Entre protection des capitaux ou de la santé, la Suisse a tranché… en faveur des premiers.
La plainte déposée par la transnationale cigarettière Philip Morris contre l’Uruguay n’aura pas de solution politique bilatérale. La procédure se poursuivra donc sur le terrain juridique selon les voeux de l’entreprise, d’après la réponse du Conseil fédéral à une interpellation de la conseillère nationale Marina Carobbio. «C’est une opportunité manquée pour la Suisse de montrer une certaine cohérence dans la lutte contre le tabagisme», réagit la socialiste tessinoise. La transnationale US possédant un siège en Suisse reproche en effet au pays latino-américain d’entraver ses investissements par sa législation sanitaire antitabac. Pour Berne, la seule voie de résolution du conflit se trouve au sein du Centre international pour le règlement des différends relatifs aux investissements (CIRDI), organisme rattaché à la Banque mondiale et garant de la «sécurité juridique» des investissements internationaux. Un domaine d’une «importance considérable pour l’économie suisse», écrit le Conseil fédéral, qui relève qu’«avec un volume d’investissements directs à l’étranger de quelque 866 milliards de francs (2009), notre pays compte parmi les plus gros exportateurs de capitaux au monde». «Afin d’accroître [la] sécurité juridique, continue-t-il, la Suisse a tissé le troisième plus grand réseau mondial d’accords bilatéraux de protection des investissements (APPI).»
Souveraineté sanitaire
La possibilité évoquée par l’ex-président uruguayen Tabaré Vázquez – lors d’un entretien paru dans Le Courrier du 4 décembre 2010 – de modifier l’accord bilatéral Suisse-Uruguay, en excluant de ce dernier les produits dommageables à la santé de la population, récolte donc cette réponse sans équivoque: «Exclure des mesures réglementaires poursuivant un intérêt public en tant que telles ou des secteurs économiques entiers du champ d’application des APPI contreviendrait au but de ces accords, qui consiste à protéger les investissements étrangers dans tous les secteurs contre les pratiques contraires au droit international public».

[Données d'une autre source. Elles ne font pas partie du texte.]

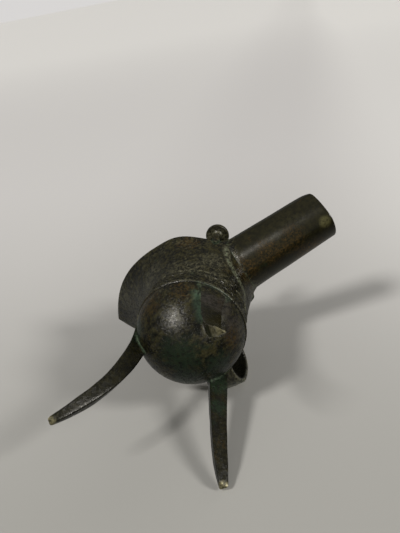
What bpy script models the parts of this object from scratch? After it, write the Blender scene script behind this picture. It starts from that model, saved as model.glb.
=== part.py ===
import math

import bmesh
import bpy
from mathutils import Vector

# Bronze jue: a hollow, spouted wine cup on three splayed legs, cast as one piece of metal.
# Metres. The feet stand on z = 0, the pouring spout points to -X, the long tail of the lip
# to +X and the strap handle to -Y. "Rise" is a height above the raised cord round the body.

# Body
cord_radius = 0.0340
cord_height = 0.0828
cord_relief = 0.00065
cord_half_height = 0.0009
bowl_drop = 0.0327
wall = 0.0022
flare_power = 2.2
waist_depth = 0.0013
waist_power = 0.75

# Lip, seen from above a leaf with its point at the tail
tail_reach = 0.0890
tail_rise = 0.0890
tail_roundness = 2.28
widest_x = 0.0098
widest_half = 0.0425
widest_rise = 0.0613
shoulder_roundness = 1.46
shoulder_turn = math.radians(130.0)
front_blend_share = 0.42

# Spout, a U-shaped channel
spout_start_x = -0.0300
spout_start_rise = 0.0676
spout_slope = math.radians(15.0)
spout_length = 0.0633
spout_root_half = 0.0193
spout_end_half = 0.0172
spout_depth = 0.0230
spout_straight_side = 0.0045
spout_roundness = 1.62
spout_root_x = -0.0336
spout_end_slant = 0.15
spout_skew = 0.013
spout_end_turn = 0.0007
spout_corner = 0.0075

# Legs: direction, distance of the toe from the body axis, how straight, how late the bend, sideways lean
leg_shapes = {
    "tail": {"turn": 21.6, "toe": 0.0654, "straight": 0.03, "bend_power": 2.82, "sway": 0.0},
    "handle": {"turn": -89.6, "toe": 0.0566, "straight": 0.74, "bend_power": 4.0, "sway": 0.0},
    "spout": {"turn": 149.8, "toe": 0.0594, "straight": 0.36, "bend_power": 3.0, "sway": 0.0030},
}
leg_root_drop = 0.0078
leg_lean_ease = 0.06
leg_sway_power = 1.5
leg_face_radius = 0.0341
leg_root_width = 0.0232
leg_neck_width = 0.0148
leg_neck_drop = 0.0190
leg_shin_drop = 0.80 * cord_height
leg_shin_width = 0.0108
leg_taper_power = 1.4
leg_toe_width = 0.0060
leg_root_depth = 0.0100
leg_toe_depth = 0.0053
leg_edge_round = 0.0007
leg_ridge_half = 0.0008

# Handle, a strap bent to a rounded C
handle_turn = math.radians(-87.2)
handle_middle_rise = 0.0234
handle_out = 0.0218
handle_half_height = 0.0190
handle_squareness = 2.6
strap_width = 0.0120
strap_thickness = 0.0030
strap_round = 0.0008
strap_crown = 1.1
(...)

A la fin de l’année dernière, Tabaré Vázquez, inspirateur des lois antitabac et oncologue bien connu, avait demandé la solidarité du gouvernement, du parlement et de la société civile suisses dans le procès intenté à son pays par Philip Morris.
L’entreprise a en effet porté plainte devant le CIRDI, estimant ses intérêts lésés par la loi uruguayenne selon laquelle 75% de la surface de chaque paquet de cigarette doit contenir des photos et des messages avertissant de la dangerosité du produit. En outre, l’Uruguay n’accepte pas la distinction «light» donnée à certains types de tabac.
Pour M. Vázquez, chaque Etat du monde a le droit de veiller à la santé de ses habitants. Entre les intérêts économiques et la santé de la population, le choix ne fait aucun doute: «Dans le conflit avec Philip Morris, la souverai- neté uruguayenne est en jeu», affirme-t-il.
«La position du Conseil fédéral est lâche et honteuse. Notre gouvernement se base seulement sur des petits intérêts économiques à courte échéance et oublie l’activité meurtrière des grands cigarettiers, surtout dans les pays en voie de développement», réagit le docteur Franco Cavalli, ex-président de l’Union internationale de lutte contre le cancer (UICC).
L’ancien conseiller national socialiste prédit, en outre, que «par sa décision, le Conseil fédéral va se heurter violemment à l’Organisation mondiale de la santé (OMS), qui a, ne l’oublions pas, son siège à Genève».
Pas terminé
Marina Carobbio pense, de son côté, que «la réponse rédigée par le Département de l’économie n’a pas fait l’objet d’une discussion approfondie du gouvernement». La députée annonce donc son intention de relancer le débat, en impliquant cette fois le pouvoir législatif.